▶ **Your goal**: Each line below should be quoted exactly, please.

▶ **Supplied material**:
────
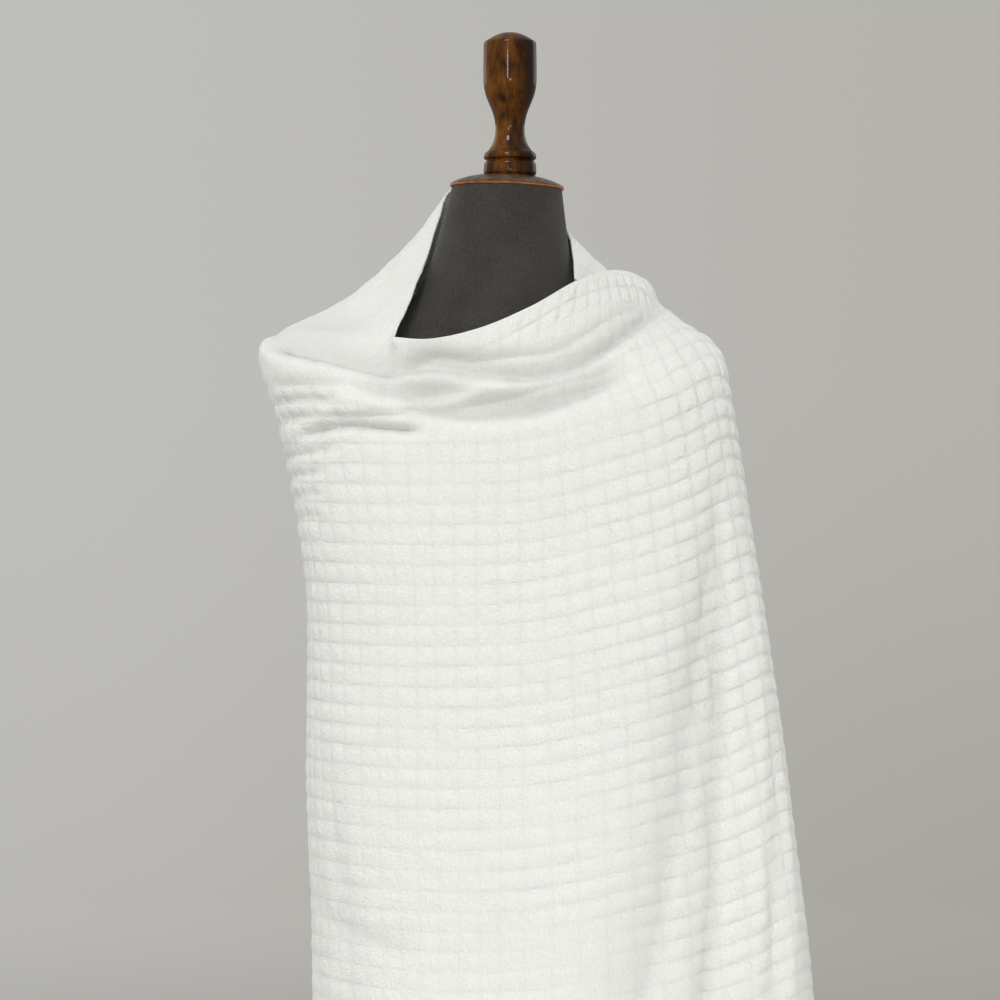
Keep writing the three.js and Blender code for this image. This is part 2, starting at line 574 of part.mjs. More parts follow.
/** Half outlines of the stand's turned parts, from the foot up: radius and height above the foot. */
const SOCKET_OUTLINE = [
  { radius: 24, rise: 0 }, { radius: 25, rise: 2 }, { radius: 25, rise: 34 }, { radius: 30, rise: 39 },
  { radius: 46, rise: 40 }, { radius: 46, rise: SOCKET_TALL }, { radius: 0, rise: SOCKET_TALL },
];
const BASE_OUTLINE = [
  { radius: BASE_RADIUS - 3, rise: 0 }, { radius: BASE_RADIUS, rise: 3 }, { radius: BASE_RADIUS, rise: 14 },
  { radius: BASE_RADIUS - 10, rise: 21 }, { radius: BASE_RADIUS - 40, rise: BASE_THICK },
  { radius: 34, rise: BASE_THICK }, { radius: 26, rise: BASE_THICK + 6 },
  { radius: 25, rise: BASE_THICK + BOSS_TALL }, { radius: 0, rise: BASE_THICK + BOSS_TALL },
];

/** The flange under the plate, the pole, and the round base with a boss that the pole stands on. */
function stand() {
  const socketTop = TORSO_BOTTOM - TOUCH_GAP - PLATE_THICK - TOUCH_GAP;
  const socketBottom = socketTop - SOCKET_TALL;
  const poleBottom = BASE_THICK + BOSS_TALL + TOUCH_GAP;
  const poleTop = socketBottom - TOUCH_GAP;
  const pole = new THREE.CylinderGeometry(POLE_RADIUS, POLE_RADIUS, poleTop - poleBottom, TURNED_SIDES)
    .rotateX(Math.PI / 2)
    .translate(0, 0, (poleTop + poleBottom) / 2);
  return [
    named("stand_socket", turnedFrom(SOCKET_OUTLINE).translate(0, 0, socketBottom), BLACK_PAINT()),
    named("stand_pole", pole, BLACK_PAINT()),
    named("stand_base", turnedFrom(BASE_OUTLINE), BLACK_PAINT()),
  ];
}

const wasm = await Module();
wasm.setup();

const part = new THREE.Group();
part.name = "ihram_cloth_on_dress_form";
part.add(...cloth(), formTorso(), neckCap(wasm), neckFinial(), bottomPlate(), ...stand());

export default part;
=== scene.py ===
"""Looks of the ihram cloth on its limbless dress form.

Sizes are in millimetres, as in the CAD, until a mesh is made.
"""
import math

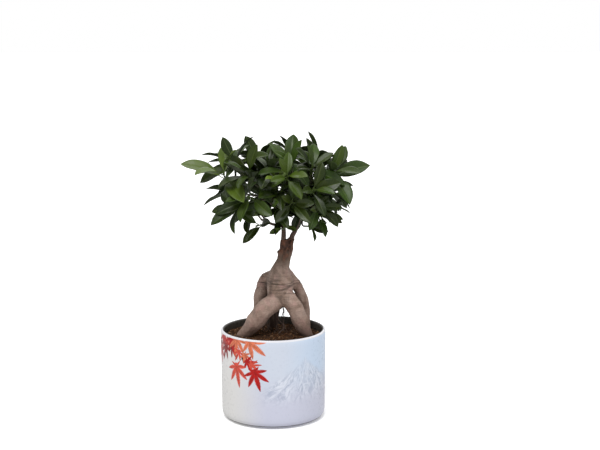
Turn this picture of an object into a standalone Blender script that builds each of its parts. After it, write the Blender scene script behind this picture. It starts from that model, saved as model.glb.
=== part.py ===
────
▶ **Task result**:
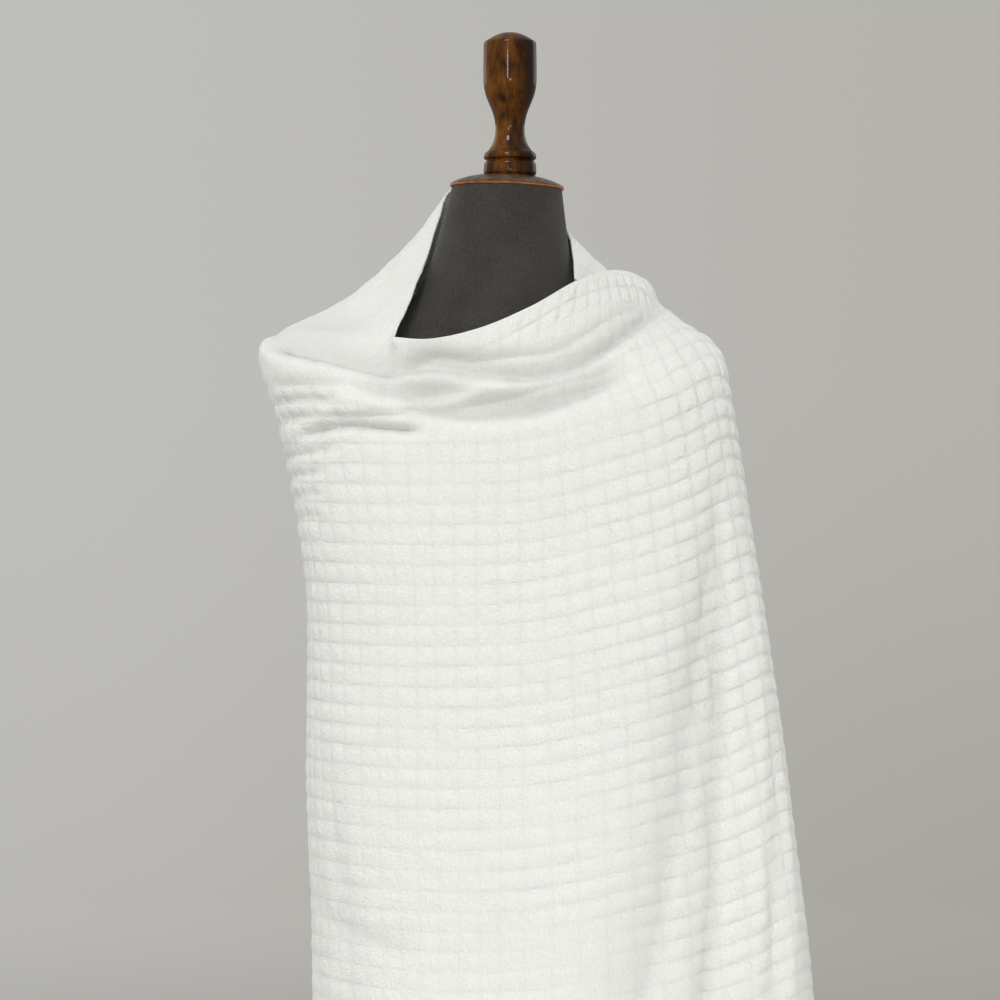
Keep writing the three.js and Blender code for this image. This is part 2, starting at line 574 of part.mjs. More parts follow.
/** Half outlines of the stand's turned parts, from the foot up: radius and height above the foot. */
const SOCKET_OUTLINE = [
  { radius: 24, rise: 0 }, { radius: 25, rise: 2 }, { radius: 25, rise: 34 }, { radius: 30, rise: 39 },
  { radius: 46, rise: 40 }, { radius: 46, rise: SOCKET_TALL }, { radius: 0, rise: SOCKET_TALL },
];
const BASE_OUTLINE = [
  { radius: BASE_RADIUS - 3, rise: 0 }, { radius: BASE_RADIUS, rise: 3 }, { radius: BASE_RADIUS, rise: 14 },
  { radius: BASE_RADIUS - 10, rise: 21 }, { radius: BASE_RADIUS - 40, rise: BASE_THICK },
  { radius: 34, rise: BASE_THICK }, { radius: 26, rise: BASE_THICK + 6 },
  { radius: 25, rise: BASE_THICK + BOSS_TALL }, { radius: 0, rise: BASE_THICK + BOSS_TALL },
];

/** The flange under the plate, the pole, and the round base with a boss that the pole stands on. */
function stand() {
  const socketTop = TORSO_BOTTOM - TOUCH_GAP - PLATE_THICK - TOUCH_GAP;
  const socketBottom = socketTop - SOCKET_TALL;
  const poleBottom = BASE_THICK + BOSS_TALL + TOUCH_GAP;
  const poleTop = socketBottom - TOUCH_GAP;
  const pole = new THREE.CylinderGeometry(POLE_RADIUS, POLE_RADIUS, poleTop - poleBottom, TURNED_SIDES)
    .rotateX(Math.PI / 2)
    .translate(0, 0, (poleTop + poleBottom) / 2);
  return [
    named("stand_socket", turnedFrom(SOCKET_OUTLINE).translate(0, 0, socketBottom), BLACK_PAINT()),
    named("stand_pole", pole, BLACK_PAINT()),
    named("stand_base", turnedFrom(BASE_OUTLINE), BLACK_PAINT()),
  ];
}

const wasm = await Module();
wasm.setup();

const part = new THREE.Group();
part.name = "ihram_cloth_on_dress_form";
part.add(...cloth(), formTorso(), neckCap(wasm), neckFinial(), bottomPlate(), ...stand());

export default part;
=== scene.py ===
"""Looks of the ihram cloth on its limbless dress form.

Sizes are in millimetres, as in the CAD, until a mesh is made.
"""
import math

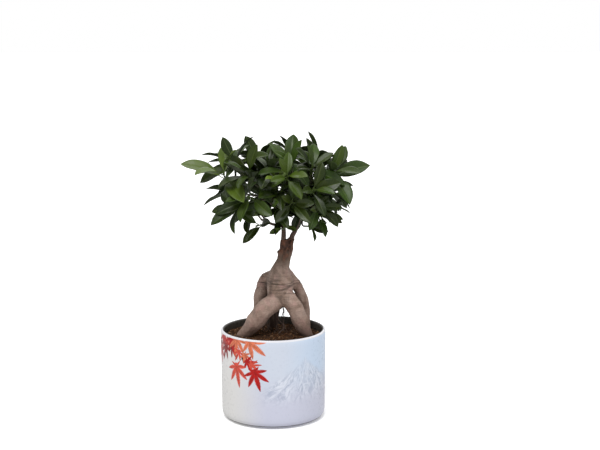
Turn this picture of an object into a standalone Blender script that builds each of its parts. After it, write the Blender scene script behind this picture. It starts from that model, saved as model.glb.
=== part.py ===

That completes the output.